I've written extensively (see here, here, e.g.) on why permitting modification of mortgages in bankruptcy would generally not result in higher credit costs or less credit availability. As the debate over bankruptcy reform legislation to help struggling homeowners and stabilize our financial system moves to the fore, it's worth repeating some of the key points and making some new ones.
(1) The key comparison is bankruptcy modification versus foreclosure. Opponents of bankruptcy modification often misframe the issue, whether deliberately or ignorantly. It is not a question of bankruptcy losses versus no losses, but bankruptcy losses versus foreclosure losses. If bankruptcy losses are less than foreclosure losses, the market will not price against bankruptcy modification. This is an empirical question, and to date, my work with Joshua Goodman is the only evidence on it. Opponents of bankruptcy modification have only been able to respond with plain-out concocted numbers (e.g., the Mortgage Bankers Association) or insistence on applying economic theory that looks at the wrong question.

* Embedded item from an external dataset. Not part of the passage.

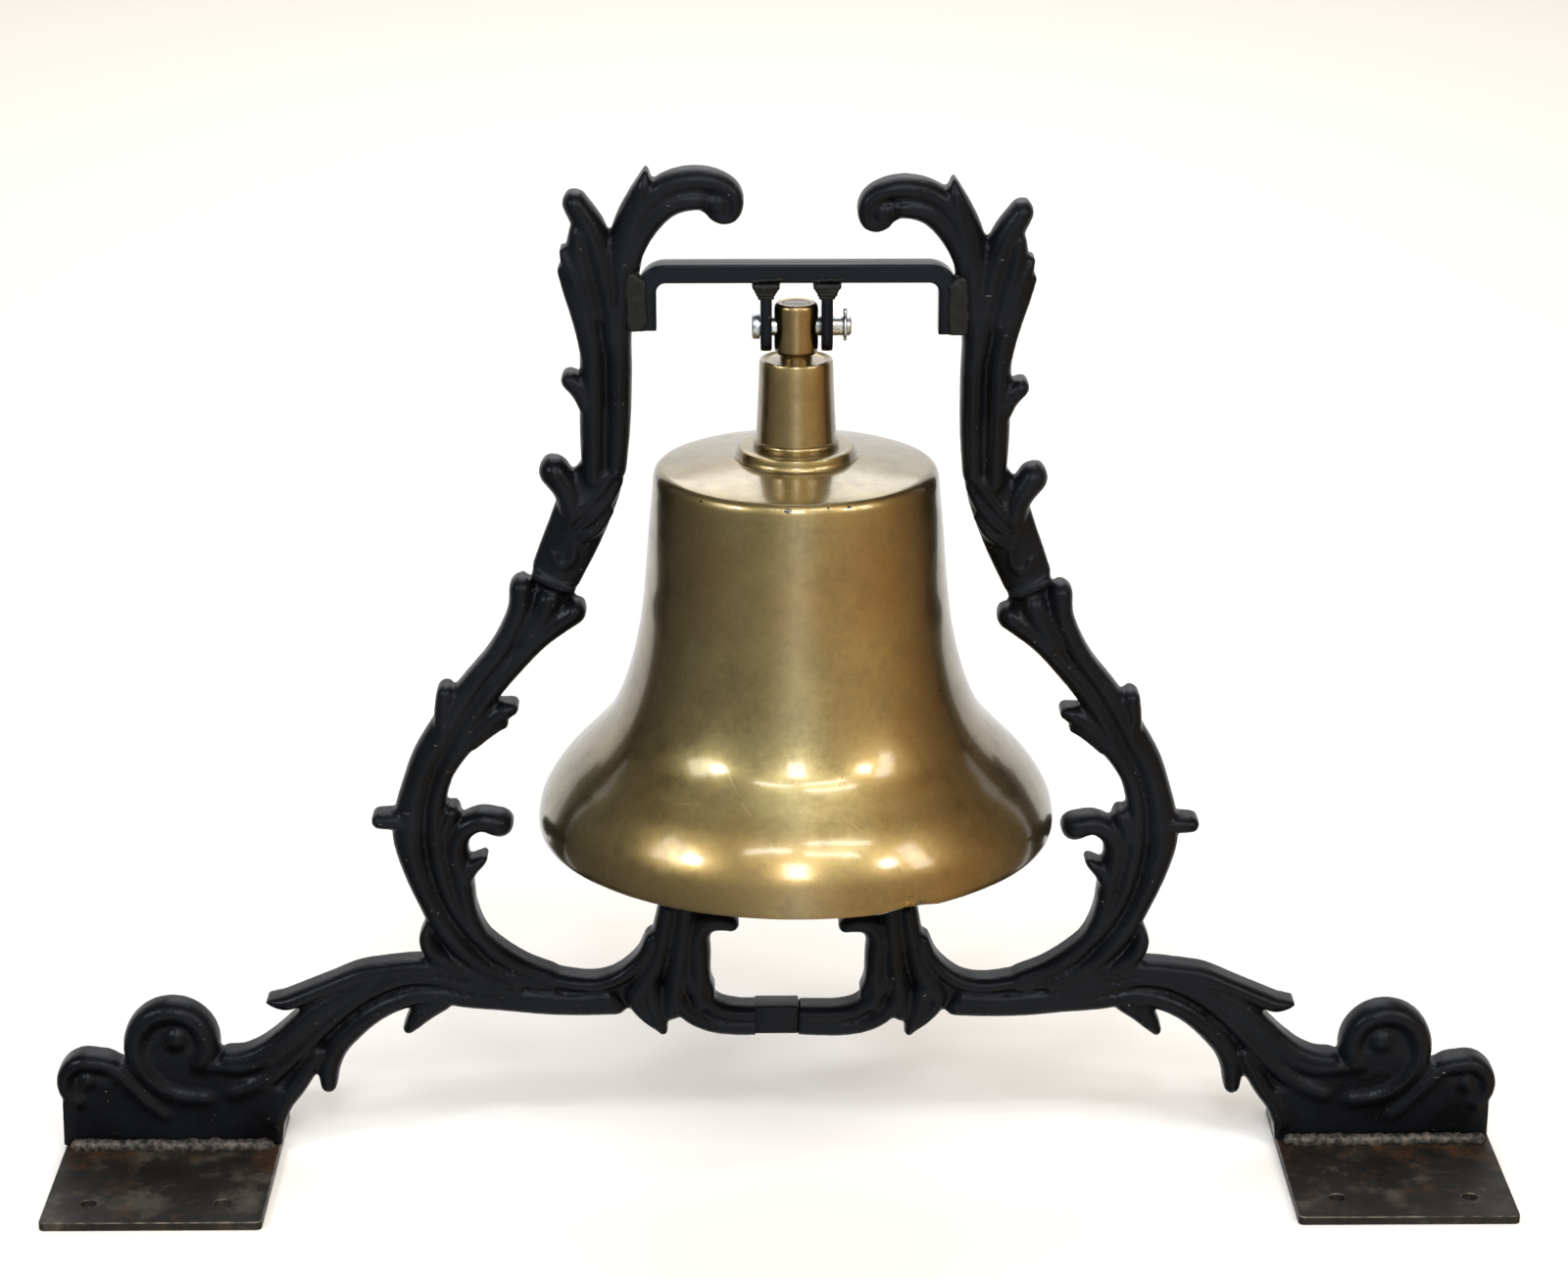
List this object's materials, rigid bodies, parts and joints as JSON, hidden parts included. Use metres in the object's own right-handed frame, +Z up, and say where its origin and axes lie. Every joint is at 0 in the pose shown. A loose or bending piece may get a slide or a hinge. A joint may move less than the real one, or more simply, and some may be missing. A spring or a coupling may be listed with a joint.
{
  "type": "standing bell on a scrolled iron frame",
  "caption": "Bronze bell hung by a clevis pin between scrolled cast iron castings that stand on drilled foot plates, with a clapper.",
  "frame": {"origin": "on the floor, midway between the outermost scrolls, in the vertical plane of the bell's axis", "axes": "+X along the frame from the left foot to the right foot, +Y to the rear, +Z up"},
  "size_m": [1.0224, 0.3556, 0.7096],
  "materials": {
    "black_iron": "satin black paint over cast iron, pitted",
    "bar_paint": "gloss black paint, chipped",
    "plate_steel": "worn dark steel with rust",
    "weld_metal": "lumpy weld, painted over",
    "bell_bronze": "aged satin bronze with olive mottling",
    "stud_bronze": "rubbed bronze",
    "zinc_plate": "dull zinc plate",
    "forged_iron": "forged iron, oiled"
  },
  "bodies": {
    "frame": {"left_casting": "black_iron", "right_casting": "black_iron", "centre_splice": "black_iron", "left_foot_plate": "plate_steel", "right_foot_plate": "plate_steel", "left_foot_weld_front": "weld_metal", "left_foot_weld_rear": "weld_metal", "right_foot_weld_front": "weld_metal", "right_foot_weld_rear": "weld_metal", "cross_bar": "bar_paint", "left_bar_weld": "weld_metal", "right_bar_weld": "weld_metal", "left_lug": "bar_paint", "right_lug": "bar_paint", "left_lug_weld": "weld_metal", "right_lug_weld": "weld_metal", "clevis_pin": "zinc_plate", "cotter_pin": "zinc_plate"},
    "bell": {"bell": "bell_bronze", "hanger_stud": "stud_bronze", "stud_washer": "bell_bronze", "stud_nut": "bell_bronze", "clapper_fork": "bell_bronze", "clapper_pin": "zinc_plate", "clapper_cotter": "zinc_plate"},
    "clapper": {"clapper_rod": "forged_iron", "clapper_ball": "forged_iron", "clapper_nut": "forged_iron"}
  },
  "joints": [
    {"name": "bell_swing", "type": "hinge", "parent": "frame", "child": "bell", "pos_m": [0.0127, 0, 0.6026], "axis": [1, 0, 0], "range_deg": [-100, 100]},
    {"name": "clapper_swing", "type": "hinge", "parent": "bell", "child": "clapper", "pos_m": [0.0127, 0, 0.452], "axis": [1, 0, 0], "range_deg": [-32, 32]}
  ]
}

(2) Economic theory tells us that cramdown is unlikely to have much impact on mortgage credit costs going forward. The ability to cramdown a mortgage (reduce the secured debt to the value of the property) is essentially an option borrowers hold to protect themselves from negative equity. It is a costly option to exercise–it requires filing for bankruptcy, and that has serious costs and consequences. More importantly, though, cramdown is typically an out-of-the-money option. It is only in-the-money when (1) property values are falling enough that there's negative equity and (2) likely to remain depressed in the long-term. Long-term declining residential property values have been the historical exception. What this means is going forward there really isn't much for creditors to worry about with cramdown–homeowners can't exercise an out-of-the-money option.
Moreover, because the likelihood of the cramdown option being in the money is Instead, it is an option that is more likely to be valuable when default is imminent, at which point the loan is in the secondary market. So to the extent that the cramdown option does cost creditors, it is the secondary market, and the effects on credit availability and cost to homeowners would be diffused.
(3) Arguments about bankruptcy court capacity and bankruptcy transaction costs are made by people who have no experience with the actual bankruptcy system. A serious misconception about bankruptcy modification is the belief that the bankruptcy judge would decide how to rewrite the mortgage. That's not how bankruptcy works. The debtor (and debtor's counsel) would propose a repayment plan that includes a mortgage modification. The judge either confirms or denies the plan, depending on whether it meets the necessary statutory requirements. This means that bankruptcy judges can actually handle significant consumer bankruptcy case volume. If you want proof that the bankruptcy courts can handle a huge surge in filings, look at what happened in the fall of 2005, before BAPCPA went effective. The courts survived that flood of filings. Today the bankruptcy courts are better prepared; there are more bankruptcy judges (thank you BAPCPA) than in fall 2005. Nor would there be tremendous time and money lost in valuation disputes. After there are a handful of cases decided in a district, all the attorneys know what the likely outcomes would be in future cases and settle on valuations consensually. Court capacity and excessive transaction cost arguments are made by people who have never stepped foot into bankruptcy court.
(4) There's no other serious option on the table. Permitting bankruptcy modification of mortgages will not by itself solve the finance crisis. It will not stop all foreclosures. But it will help stop some uneconomic foreclosures, which benefits homeowners, investors, communities, and the financial system. And, more importantly, whatever imperfections bankruptcy modification has as a solution, it's the only real option on the table.
There is no other detailed legislative proposal. There are various economist pipedream proposals around, but even the best of them fail, either because they are politically unrealistic or because they are too rooted to a belief that the private market can solve problems with a tweak here and there. I believe that people and institutions respond to incentives, but market-based solutions haven't worked to date. How many times do we have to be burned by "market-based" solutions before we try something else? The unfortunate truth is that no one understands enough about various mortgage market players' incentives to properly align them. We can't follow all the trails of servicing contracts, insurance, reinsurance, credit derivatives, overhead, and litigation risk and know what incentives look like. Even if we did, it would take serious time for the market to correct itself and start doing large-scale loan modification. That's time that families don't have, and I don't think that anyone who is advocating a market-based solution is also pushing a foreclosure moratorium to allow the market to get its act together. Bankruptcy modification is the only game in town, and to pretend otherwise is disingenuous cover for opposing it in the name of "studying all the options."